1. Where a respondent . . whose name has been entered on the record of the appeal by the Court admitting the appeal, fails to enter an appearance to the appeal in the registry of the Privy Council, and it appears from the transcript record in the appeal, or from a certificate of the officer of the Court transmitting the said transcript record to the registrar of the Privy Council, that the said respondent has received notice of the order admitting the appeal . . . or of the order .. giving the appellant special leave to appeal. . . and has also received notice of the despatch of the said transcript record to the registrar of the Privy Council, the appellant shall not, subject to any direction by their Lordships to the contrary, be required to take out appearance orders calling upon the said respondent to enter an appearance in the appeal, and the appeal may, subject as aforesaid, be set down for hearing ex parte as against the said respondent, at any time after the expiration of three calendar months. from the date of the lodging of the appellant's petition of appeal, in like manner as if the said appearance orders had been taken out by the appellant and the times thereby respectively limited for the said respondent to enter an appearance had expired.

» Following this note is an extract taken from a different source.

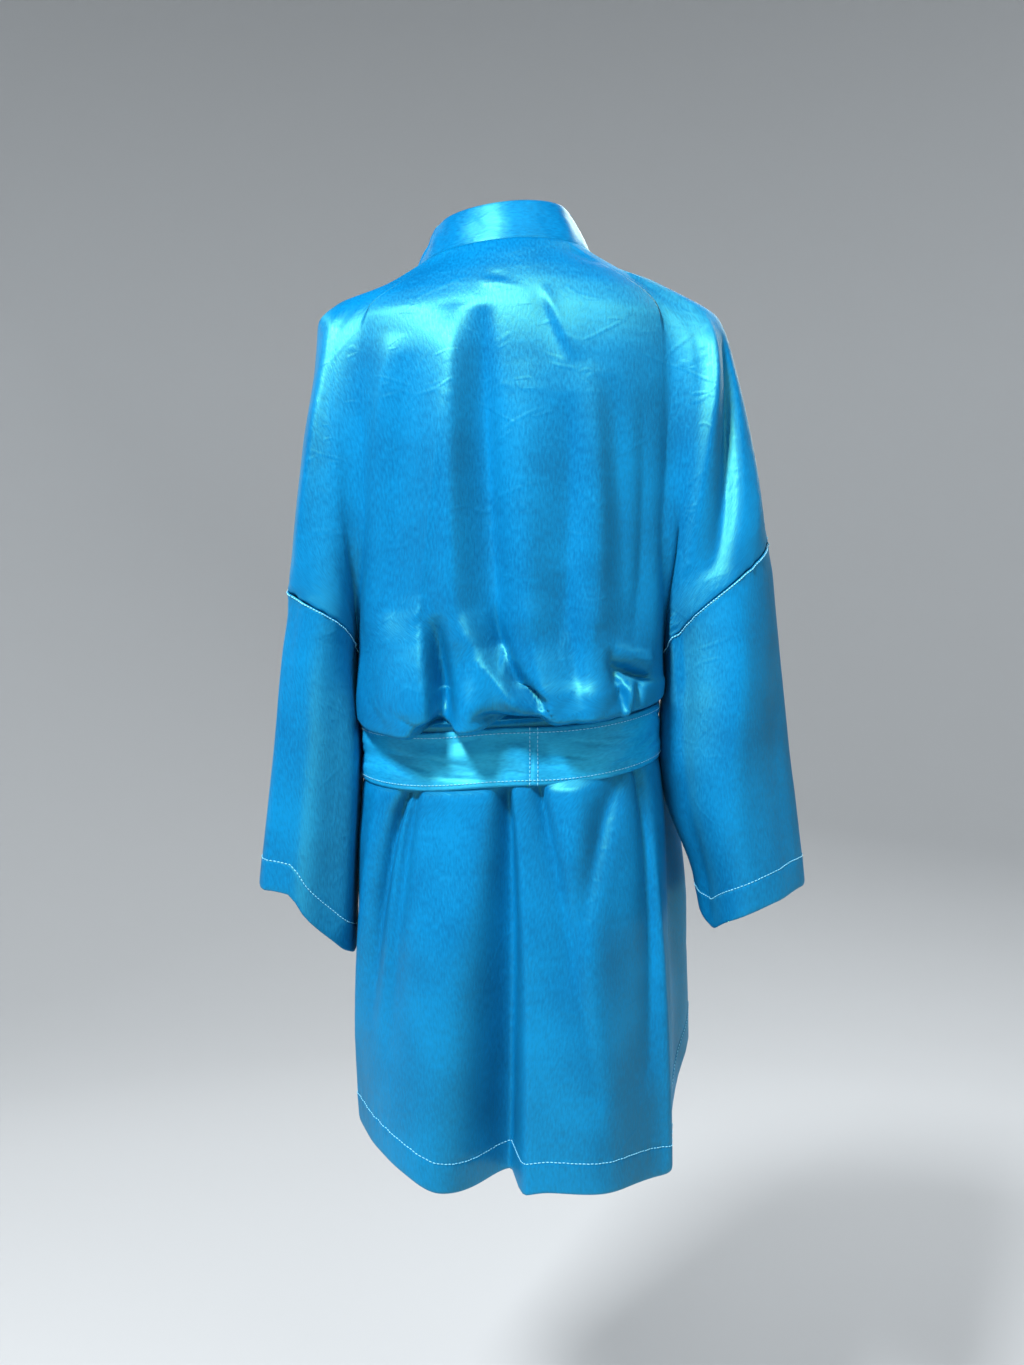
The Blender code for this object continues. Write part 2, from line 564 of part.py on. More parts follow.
def lower_body(angle, station, drop=0.0):
    """The body below the underarm. The angle is from the middle of the back, positive on the left."""
    reach = waist_reach(angle, station)
    x, y = reach * np.sin(angle), reach * np.cos(angle)
    z = read(LOWER_BODY, "z", station) + 0 * x
    loose = 1 - ease((station - 3.2) / 0.6) * ease((6.1 - station) / 0.6)
    folds = body_folds(x, y, z) * loose
    wrapped = np.degrees(np.angle(np.exp(1j * angle)))
    swing = np.maximum(folds, 0) * ease(-4 * np.cos(angle))
    lift = (read(HEM, "lift", wrapped) + swing) * ease((station - 6.5) / 6)
    sag = 0.5 * folds * ease(station - 1) * (station < 4)
    inset = 1 - ease((station - 2.7) / 0.5) * ease((4.1 - station) / 0.4)
    raised = 1.2 * ease((station - 2.2) / 0.6) * ease((4.7 - station) / 0.6)
    height = z + read(LOWER_BODY, "sash", station) * sash_tilt(x, y) + lift - sag + drop * raised
    return push_out(np.stack([x, y, height], axis=-1), folds - drop * inset)


def lower_front(side, across, p, station, drop=0.0):
    """A front below the underarm: p runs from a place counted out from the middle to the side seam."""
    z = read(LOWER_BODY, "z", station)
    half = np.where(across >= 0, read(LOWER_BODY, side, station), read(LOWER_BODY, OTHER[side], station))
    start = edge_angle(across, half, read(LOWER_BODY, "front", station))
    end = QUARTER + SEAM_GAP / 2 / read(LOWER_BODY, side, station)
    angle = (start + (end - start) * p) * SIDES[side]
    return lower_body(angle, station, drop + underlap(side, np.sin(angle) * 0.12, z + 0 * angle))


def satin(name):
    material = bpy.data.materials.new("satin_" + name)
    material.use_nodes = True
    shader = material.node_tree.nodes["Principled BSDF"]
    shader.inputs["Base Color"].default_value = (*SATIN_COLOUR, 1.0)
    shader.inputs["Roughness"].default_value = SATIN_ROUGHNESS
    shader.inputs["Metallic"].default_value = 0.0
    return material


def grid_faces(rows, columns, base=0, closed=False):
    """Faces of a grid with rows downwards and columns towards the left, seen from outside."""
    faces = []
    for r in range(rows - 1):
        for c in range(columns if closed else columns - 1):
            following = (c + 1) % columns
            here, under = base + r * columns, base + (r + 1) * columns
            faces.append((here + c, here + following, under + following, under + c))
    return faces


def open_side_seams(mesh, thickness):
    """Keeps the inner edge of a wall on its own side of the side line, where back and front meet."""
    mesh.normal_update()
    for vert in mesh.verts:
        if vert.is_boundary and 0 < abs(vert.co.y) < 2 * SEAM_GAP:
            facing = math.copysign(1, vert.co.y)
            vert.co.y = facing * (SEAM_GAP / 2 + max(0, thickness * vert.normal.y * facing))


def wall(name, points, faces, thickness):
    """A piece of cloth: the outer surface, with its thickness laid inwards."""
    mesh = bmesh.new()
    corners = [mesh.verts.new(tuple(map(float, point))) for point in points.reshape(-1, 3)]
    for face in faces:
        mesh.faces.new([corners[i] for i in face])
    bmesh.ops.remove_doubles(mesh, verts=mesh.verts, dist=1e-6)
    open_side_seams(mesh, thickness)
    sheet = bpy.data.meshes.new(name)
    mesh.to_mesh(sheet)
    mesh.free()
    sheet.shade_smooth()
    sheet.materials.append(satin(name))
    piece = bpy.data.objects.new(name, sheet)
    robe.objects.link(piece)
    thicken = piece.modifiers.new("wall", "SOLIDIFY")
    thicken.thickness = thickness
    thicken.offset = -1
    return piece


def panel(name, upper, lower, skipped):
    """A wall whose upper grid carries a narrower lower one under all but its first and last columns."""
    rows, columns = upper.shape[:2]
    low_rows, low_columns = lower.shape[:2]
    base = rows * columns
    joint = (rows - 1) * columns + skipped
    faces = grid_faces(rows, columns) + grid_faces(low_rows, low_columns, base)
    faces += [(joint + c, joint + c + 1, base + c + 1, base + c) for c in range(low_columns - 1)]
    points = np.concatenate([upper.reshape(-1, 3), lower.reshape(-1, 3)])
    return wall(name, points, faces, CLOTH_WALL)


def column(values):
    return np.array(values, float)[:, None]


def back_neckline():
    """The top edge of the back, from the right side neck point to the left one."""
    return upper_back_grid(column((0,)))[0]


def upper_back_grid(f):
    p = np.linspace(0, 1, BACK_COLUMNS + 1)[None, :]
    q = np.linspace(0, 1, ARM_COLUMNS + 1)[None, :]
    halves = {}
    for side in SIDES:
        arm = upper_arm(side, 1.0, q, f)[:, 1:]
        halves[side] = np.concatenate([upper_back(side, p, f), arm], axis=1)
    return np.concatenate([halves["right"][:, ::-1], halves["left"][:, 1:]], axis=1)


def back_panel():
    """The back, one piece from the neck to the hem and out to both sleeve seams."""
    upper = upper_back_grid(column(UPPER_ROWS))
    angle = np.linspace(-1, 1, 2 * BACK_COLUMNS + 1)[None, :] * (QUARTER - SEAM_GAP / 2 / 0.15)
    panel("back", upper, lower_body(angle, column(LOWER_ROWS)), ARM_COLUMNS)


def front_panel(side):
    """A front, from its neckband to the sleeve seam and the side seam."""
    p = np.linspace(0, 1, FRONT_COLUMNS + 1)[None, :]
    q = np.linspace(0, 1, ARM_COLUMNS + 1)[None, :]
    f = column(UPPER_ROWS[1:])
    seam = read(FRONT_SEAMS, side, upper_height(f)) + BAND_GAP / 2
    upper = np.concatenate([upper_front(side, seam, p, f), upper_arm(side, -1.0, q, f)[:, 1:]], axis=1)
    neck = neck_point(side) * np.array((1, -1, 1))
    upper = np.concatenate([np.broadcast_to(neck, upper[:1].shape), upper])
    station = column(LOWER_ROWS)
    seam = read(FRONT_SEAMS, side, read(LOWER_BODY, "z", station)) + BAND_GAP / 2
    lower = lower_front(side, seam, p, station)
    if side == "left":
        panel("front_left", upper[:, ::-1], lower[:, ::-1], ARM_COLUMNS)
    else:
        panel("front_right", upper, lower, 0)


def neck_point(side):
    """Where the shoulder ridge meets the neckband."""
    return back_neckline()[-1 if side == "left" else 0]


def seam_loop(side):
    """The lower edge of back and front round one arm, from the ridge over the back, in half steps."""
    q = np.linspace(1, 0, ARM_COLUMNS + 1)[None, :]
    back = upper_arm(side, 1.0, q, column((1,)))[0]
    front = upper_arm(side, -1.0, q, column((1,)))[0]
    loop = np.concatenate([back[:-1], front[:0:-1]])
    halfway = (loop + np.roll(loop, -1, axis=0)) / 2
    return np.stack([loop, halfway], axis=1).reshape(-1, 3)


def sleeve(side):
    """A sleeve, from its seam to the cuff."""
    top_row = seam_loop(side) - np.array((0, 0, SLEEVE_GAP))
    columns = len(top_row)
    top_row[columns // 2, 0] += SIDES[side] * BAND_GAP
    turn = (np.arange(columns) * 2 * math.pi / columns)[None, :]
    v = np.linspace(0, 1, SLEEVE_ROWS + 1)[1:, None]
    z = top_row[:, 2] + (read(CUFFS, side, np.degrees(turn)) - top_row[:, 2]) * v
    centre = arm_centre(side, z)
    joined = arm_reach(side, turn + 0 * z, z, read(ARMS, "in_" + side, z) + 0.0006, 0.0)
    plain = oval_reach(np.cos(turn), np.sin(turn), arm_half(side, z), read(ARMS, "depth", z))
    reach = plain + (joined - plain) * (1 - ease(v * 3))
    x, y = (centre + reach * np.cos(turn)) * SIDES[side], reach * np.sin(turn)
    around = np.angle(np.exp(1j * turn)) + 0 * z
    folds = fold_heights(ARM_FOLDS[side], around * ARM_CHART_RADIUS, z, arm_place)
    calm = ease((math.pi - np.abs(around)) * 1.5)
    points = push_out(np.stack([x, y, z], axis=-1), folds * calm, centre * SIDES[side])
    points = np.concatenate([top_row[None], points])
    if side == "left":
        points = points[:, ::-1]
    wall("sleeve_" + side, points, grid_faces(*points.shape[:2], closed=True), CLOTH_WALL)


def neckband():
    """One band: up the left front, round the back of the neck where it stands, down the right front."""
    seam_row = back_neckline() + np.array((0, 0, STAND_GAP))
    t = np.linspace(0, 1, BAND_COLUMNS + 1)[:, None]
    unit_x = (seam_row[:, 0] - STAND["seam_middle"]) / STAND["seam_half"]
    unit_y = seam_row[:, 1] / STAND["seam_depth"]
    top_row = np.stack(
        [
            STAND["top_middle"] + STAND["top_half"] * unit_x,
            STAND["top_depth"] * unit_y,
            seam_row[:, 2] + STAND["height"] - STAND["rise_to_right"] * unit_x,
        ],
        axis=-1,
    )
    stand = seam_row[None] + (top_row - seam_row)[None] * t[:, None]
    pieces = {}
    for side in SIDES:
        end = -1 if side == "left" else 0
        rise = top_row[end] - seam_row[end]
        f = np.array(UPPER_ROWS[1:], float)[None, :]
        z = upper_height(f)
        across = read(FRONT_SEAMS, side, z) - BAND_GAP / 2 - BAND_WIDTH * t
        flat = upper_front(side, across, 0.0, f + 0 * t)
        length = np.linalg.norm(flat[0] - seam_row[end], axis=-1)
        laid = ease(length / 0.105)[None, :, None]
        seam = flat[:1] + np.array((0, 0, STAND_GAP))
        upper = (seam + rise * t[..., None]) * (1 - laid) + flat * laid
        station = np.array(LOWER_ROWS, float)[None, :]
        across = read(FRONT_SEAMS, side, read(LOWER_BODY, "z", station)) - BAND_GAP / 2 - BAND_WIDTH * t
        lower = lower_front(side, across, 0.0, station + 0 * t)
        pieces[side] = np.concatenate([upper, lower], axis=1)
    points = np.concatenate([pieces["right"][:, ::-1], stand, pieces["left"]], axis=1)[::-1]
    wall("neckband", points, grid_faces(*points.shape[:2]), BAND_WALL)


def sash():
    """A band round the waist, tied in front."""
    angle = np.linspace(-math.pi, math.pi, SASH_COLUMNS, endpoint=False)[None, :]
    reach = waist_reach(angle, SASH_STATION) + SASH_CLEARANCE + SASH_WALL
    across = np.linspace(0.5, -0.5, 5)[:, None]
    x, y = reach * np.sin(angle) + 0 * across, reach * np.cos(angle) + 0 * across
    points = np.stack([x, y, SASH_Z + sash_tilt(x, y) + across * SASH_WIDTH], axis=-1)
    wall("sash", points, grid_faces(*points.shape[:2], closed=True), SASH_WALL)


def front_depth():
    """How far forward the front of the sash lies."""
    return float(read(LOWER_BODY, "front", SASH_STATION)) + SASH_CLEARANCE + SASH_WALL


def sash_knot():
    """The tied knot: a flattened round with a furrow where the ends cross."""
    bpy.ops.mesh.primitive_uv_sphere_add(segments=20, ring_count=12, radius=1.0)
    knot = bpy.context.object
    knot.name = "sash_knot"
    knot.data.name = "sash_knot"
    for other in list(knot.users_collection):
        other.objects.unlink(knot)
    robe.objects.link(knot)
    for vert in knot.data.vertices:
        x, y, z = vert.co
        cross = math.exp(-(((z - 0.9 * x + 0.25) / 0.16) ** 2)) * max(0.0, -y)
        fullness = 1 - 0.22 * cross
        vert.co.x = KNOT_HALF[0] * math.copysign(abs(x) ** 0.6, x) * (1 - 0.18 * z)
        vert.co.y = KNOT_HALF[1] * math.copysign(abs(y) ** 0.6, y) * fullness
        vert.co.z = KNOT_HALF[2] * math.copysign(abs(z) ** 0.6, z)
        vert.co.y -= front_depth() + KNOT_HALF[1] + 2 * SEAM_GAP
        vert.co.z += KNOT_Z
    knot.data.shade_smooth()
    knot.data.materials.append(satin("sash_knot"))


def sash_tail(side):
    """One hanging end, its points those of the fronts moved out."""
    table = TAILS[side]
    stations = [row[0] for row in table[1]]
    station = np.linspace(stations[0], stations[-1], TAIL_ROWS + 1)[:, None]
    across = np.linspace(0.5, -0.5, 5)[None, :]
    place = read(table, "middle", station) + across * read(table, "width", station)
    half = np.where(place > 0, read(LOWER_BODY, "left", station), read(LOWER_BODY, "right", station))
    angle = edge_angle(place, half, read(LOWER_BODY, "front", station))
    curl = 0.0012 * np.cos(across * 9 + station)
    points = lower_body(angle, station, -(read(table, "off", station) + curl))
    wall("sash_tail_" + side, points, grid_faces(*points.shape[:2]), SASH_WALL)


def clear_scene():
    for item in list(bpy.data.objects):
        bpy.data.objects.remove(item, do_unlink=True)


clear_scene()
robe = bpy.data.collections.new("kimono_robe")
bpy.context.scene.collection.children.link(robe)
back_panel()
front_panel("left")
front_panel("right")
sleeve("left")
sleeve("right")
neckband()
sash()
sash_knot()
sash_tail("left")
sash_tail("right")
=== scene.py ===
"""The looks of a short satin kimono robe, filled out as if worn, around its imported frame.

Metres. +Z is up, +Y is the back of the robe and +X is the wearer's left, with z = 0 at
the side neck points. Each piece of cloth is a fine sheet over its node's own form: the
same tables give its shape, and more folds, hems, puckers and stitches lie on top.
"""

import math

import bmesh
import bpy
import numpy as np
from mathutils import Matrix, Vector


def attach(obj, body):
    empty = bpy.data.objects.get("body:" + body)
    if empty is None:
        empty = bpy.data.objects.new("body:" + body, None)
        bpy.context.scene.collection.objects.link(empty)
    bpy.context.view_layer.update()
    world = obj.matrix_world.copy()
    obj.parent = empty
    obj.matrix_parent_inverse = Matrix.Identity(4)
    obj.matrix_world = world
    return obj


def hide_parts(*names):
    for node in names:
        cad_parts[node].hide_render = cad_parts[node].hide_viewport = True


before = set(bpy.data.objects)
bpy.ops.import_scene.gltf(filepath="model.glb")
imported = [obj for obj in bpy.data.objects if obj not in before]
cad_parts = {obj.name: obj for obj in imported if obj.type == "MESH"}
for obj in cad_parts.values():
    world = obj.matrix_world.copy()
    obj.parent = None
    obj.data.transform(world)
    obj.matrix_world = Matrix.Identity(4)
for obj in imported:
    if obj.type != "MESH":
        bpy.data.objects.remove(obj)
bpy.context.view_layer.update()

# Driving sizes, in metres.
BAND_WALL = 0.0022
SEAM_GAP = 0.0003
UNDERARM_Z = -0.380
BAND_WIDTH = 0.050
SASH_WIDTH = 0.053
SASH_Z = -0.4785
SASH_CLEARANCE = 0.0018
SASH_WALL = 0.0020
UNDERLAP_DROP = 0.0042
UNDERLAP_SLACK = 0.0028
KNOT_HALF = (0.026, 0.013, 0.0225)
KNOT_Z = -0.4750
FURROW_OPENING = 0.06
CHART_RADIUS = 0.130
ARM_CHART_RADIUS = 0.058
SQUARENESS = 2.2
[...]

Rule 2 makes a similar provision in regard to a case where a respondent to the appeal, whose name has been brought on the record of the appeal by an order of the Privy Council, fails to enter an appearance.

3. Nothing herein contained shall be deemed to affect the power of their Lordships to order the appellant in an appeal referred . . . to their Lordships to take out appearance orders, or to be excused from taking out appearance orders in any case in which their Lordships shall think fit so to order, and generally to give such directions as to the time at which, and the conditions on which an appeal so referred as aforesaid shall be set down as, in the opinion of their Lordships, the circumstances of the case may require.

4. This order shall apply to all appeals in which the petition of appeal shall be lodged after the date hereof.